Reputation: 97
I am using psycopg2 in python, but my question is DBMS agnostic (as long as the DBMS supports transactions):
I am writing a python program that inserts records into a database table. The number of records to be inserted is more than a million. When I wrote my code so that it ran a commit on each insert statement, my program was too slow. Hence, I altered my code to run a commit every 5000 records and the difference in speed was tremendous.
My problem is that at some point an exception occurs when inserting records (some integrity check fails) and I wish to commit my changes up to that point, except of course for the last command that caused the exception to happen, and continue with the rest of my insert statements.
I haven't found a way to achieve this; the only thing I've achieved was to capture the exception, rollback my transaction and keep on from that point, where I loose my pending insert statements. Moreover, I tried (deep)copying the cursor object and the connection object without any luck, either.
Is there a way to achieve this functionality, either directly or indirectly, without having to rollback and recreate/re-run my statements?
Thank you all in advance,
George.
Upvotes: 1
Views: 1351
Reputation: 21
If you are committing your transactions after every 5000 record interval, it seems like you could do a little bit of preprocessing of your input data and actually break it out into a list of 5000 record chunks, i.e. [[[row1_data],[row2_data]...[row4999_data]],[[row5000_data],[row5001_data],...],[[....[row1000000_data]]]
Then run your inserts, and keep track of which chunk you are processing as well as which record you are currently inserting. When you get the error, you rerun the chunk, but skip the the offending record.
Upvotes: 2
Reputation: 324731
I doubt you'll find a fast cross-database way to do this. You just have to optimize the balance between the speed gains from batch size and the speed costs of repeating work when an entry causes a batch to fail.
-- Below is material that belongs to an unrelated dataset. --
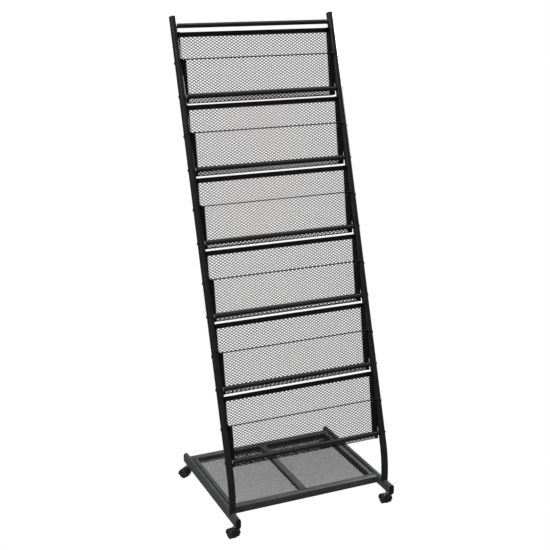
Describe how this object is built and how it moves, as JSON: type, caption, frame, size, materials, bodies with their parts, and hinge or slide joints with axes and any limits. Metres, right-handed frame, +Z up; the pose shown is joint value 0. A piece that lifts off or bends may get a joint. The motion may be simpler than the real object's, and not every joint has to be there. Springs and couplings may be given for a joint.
{
  "type": "mobile magazine rack",
  "caption": "Free-standing leaning magazine rack: stepped expanded-metal pockets between two bent tube uprights, on a shelf base with twin-wheel swivel castors.",
  "frame": {"origin": "on the floor, midway between the feet of the two uprights", "axes": "+X to the right as seen from the front, +Y to the back, +Z up"},
  "size_m": [0.5029, 0.4406, 1.3302],
  "materials": {
    "tube_paint": "satin black powder coat",
    "base_paint": "satin black powder coat",
    "mesh_paint": "satin black powder coat",
    "shelf_mesh_paint": "satin black powder coat",
    "plate_paint": "satin black powder coat",
    "plug_plastic": "matte black",
    "screw_black": "black zinc",
    "plated_steel": "bright zinc plate",
    "castor_plastic": "semi-gloss black nylon",
    "wheel_plastic": "matte black nylon"
  },
  "bodies": {
    "frame": {"left_upright": "tube_paint", "right_upright": "tube_paint", "upright_end_plugs": "plug_plastic", "top_crossbar": "tube_paint", "left_base_rail": "base_paint", "right_base_rail": "base_paint", "rail_end_plugs": "plug_plastic", "shelf_frame": "base_paint", "shelf_mesh": "shelf_mesh_paint", "mesh_basket_1": "mesh_paint", "mesh_basket_2": "mesh_paint", "mesh_basket_3": "mesh_paint", "mesh_basket_4": "mesh_paint", "mesh_basket_5": "mesh_paint", "mesh_basket_6": "mesh_paint", "left_plate_1": "plate_paint", "left_plate_2": "plate_paint", "left_plate_3": "plate_paint", "left_plate_4": "plate_paint", "left_plate_5": "plate_paint", "left_plate_6": "plate_paint", "right_plate_1": "plate_paint", "right_plate_2": "plate_paint", "right_plate_3": "plate_paint", "right_plate_4": "plate_paint", "right_plate_5": "plate_paint", "right_plate_6": "plate_paint", "rim_wire_1": "mesh_paint", "rim_wire_2": "mesh_paint", "rim_wire_3": "mesh_paint", "rim_wire_4": "mesh_paint", "rim_wire_5": "mesh_paint", "rim_wire_6": "mesh_paint", "tie_bar_1": "tube_paint", "tie_bar_2": "tube_paint", "tie_bar_3": "tube_paint", "tie_bar_4": "tube_paint", "tie_bar_5": "tube_paint", "tie_bar_6": "tube_paint", "tie_bar_inserts": "plated_steel", "pocket_screws": "screw_black", "plate_nuts": "screw_black", "rail_rivet_nuts": "plated_steel", "castor_stems": "plated_steel"},
    "front_left_castor": {"front_left_castor_housing": "castor_plastic", "front_left_castor_axle": "plated_steel"},
    "front_left_wheel_a_body": {"front_left_wheel_a": "wheel_plastic"},
    "front_left_wheel_b_body": {"front_left_wheel_b": "wheel_plastic"},
    "front_right_castor": {"front_right_castor_housing": "castor_plastic", "front_right_castor_axle": "plated_steel"},
    "front_right_wheel_a_body": {"front_right_wheel_a": "wheel_plastic"},
    "front_right_wheel_b_body": {"front_right_wheel_b": "wheel_plastic"},
    "rear_left_castor": {"rear_left_castor_housing": "castor_plastic", "rear_left_castor_axle": "plated_steel"},
    "rear_left_wheel_a_body": {"rear_left_wheel_a": "wheel_plastic"},
    "rear_left_wheel_b_body": {"rear_left_wheel_b": "wheel_plastic"},
    "rear_right_castor": {"rear_right_castor_housing": "castor_plastic", "rear_right_castor_axle": "plated_steel"},
    "rear_right_wheel_a_body": {"rear_right_wheel_a": "wheel_plastic"},
    "rear_right_wheel_b_body": {"rear_right_wheel_b": "wheel_plastic"}
  },
  "joints": [
    {"name": "front_left_swivel", "type": "hinge", "parent": "frame", "child": "front_left_castor", "pos_m": [-0.23, -0.021, 0.03], "axis": [0, 0, 1], "continuous": true},
    {"name": "front_left_wheel_a_roll", "type": "hinge", "parent": "front_left_castor", "child": "front_left_wheel_a_body", "pos_m": [-0.2325, -0.00926, 0.013], "axis": [0.9781, 0.2079, 0], "continuous": true},
    {"name": "front_left_wheel_b_roll", "type": "hinge", "parent": "front_left_castor", "child": "front_left_wheel_b_body", "pos_m": [-0.2325, -0.00926, 0.013], "axis": [0.9781, 0.2079, 0], "continuous": true},
    {"name": "front_right_swivel", "type": "hinge", "parent": "frame", "child": "front_right_castor", "pos_m": [0.23, -0.021, 0.03], "axis": [0, 0, 1], "continuous": true},
    {"name": "front_right_wheel_a_roll", "type": "hinge", "parent": "front_right_castor", "child": "front_right_wheel_a_body", "pos_m": [0.23, -0.009, 0.013], "axis": [1, 0, 0], "continuous": true},
    {"name": "front_right_wheel_b_roll", "type": "hinge", "parent": "front_right_castor", "child": "front_right_wheel_b_body", "pos_m": [0.23, -0.009, 0.013], "axis": [1, 0, 0], "continuous": true},
    {"name": "rear_left_swivel", "type": "hinge", "parent": "frame", "child": "rear_left_castor", "pos_m": [-0.23, 0.355, 0.03], "axis": [0, 0, 1], "continuous": true},
    {"name": "rear_left_wheel_a_roll", "type": "hinge", "parent": "rear_left_castor", "child": "rear_left_wheel_a_body", "pos_m": [-0.23739, 0.36446, 0.013], "axis": [0.788, 0.6157, 0], "continuous": true},
    {"name": "rear_left_wheel_b_roll", "type": "hinge", "parent": "rear_left_castor", "child": "rear_left_wheel_b_body", "pos_m": [-0.23739, 0.36446, 0.013], "axis": [0.788, 0.6157, 0], "continuous": true},
    {"name": "rear_right_swivel", "type": "hinge", "parent": "frame", "child": "rear_right_castor", "pos_m": [0.23, 0.355, 0.03], "axis": [0, 0, 1], "continuous": true},
    {"name": "rear_right_wheel_a_roll", "type": "hinge", "parent": "rear_right_castor", "child": "rear_right_wheel_a_body", "pos_m": [0.2259, 0.36628, 0.013], "axis": [0.9397, 0.342, 0], "continuous": true},
    {"name": "rear_right_wheel_b_roll", "type": "hinge", "parent": "rear_right_castor", "child": "rear_right_wheel_b_body", "pos_m": [0.2259, 0.36628, 0.013], "axis": [0.9397, 0.342, 0], "continuous": true}
  ]
}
Some DBs can continue with a transaction after an error, but PostgreSQL can't. However, it does allow you to create subtransactions with the SAVEPOINT
command. These are far from free, but they're lower cost than a full transaction. So what you can do is every (say) 100 rows, issue a SAVEPOINT
and then release the prior savepoint. If you hit an error, ROLLBACK TO SAVEPOINT
, commit, then pick up where you left off.
Upvotes: 3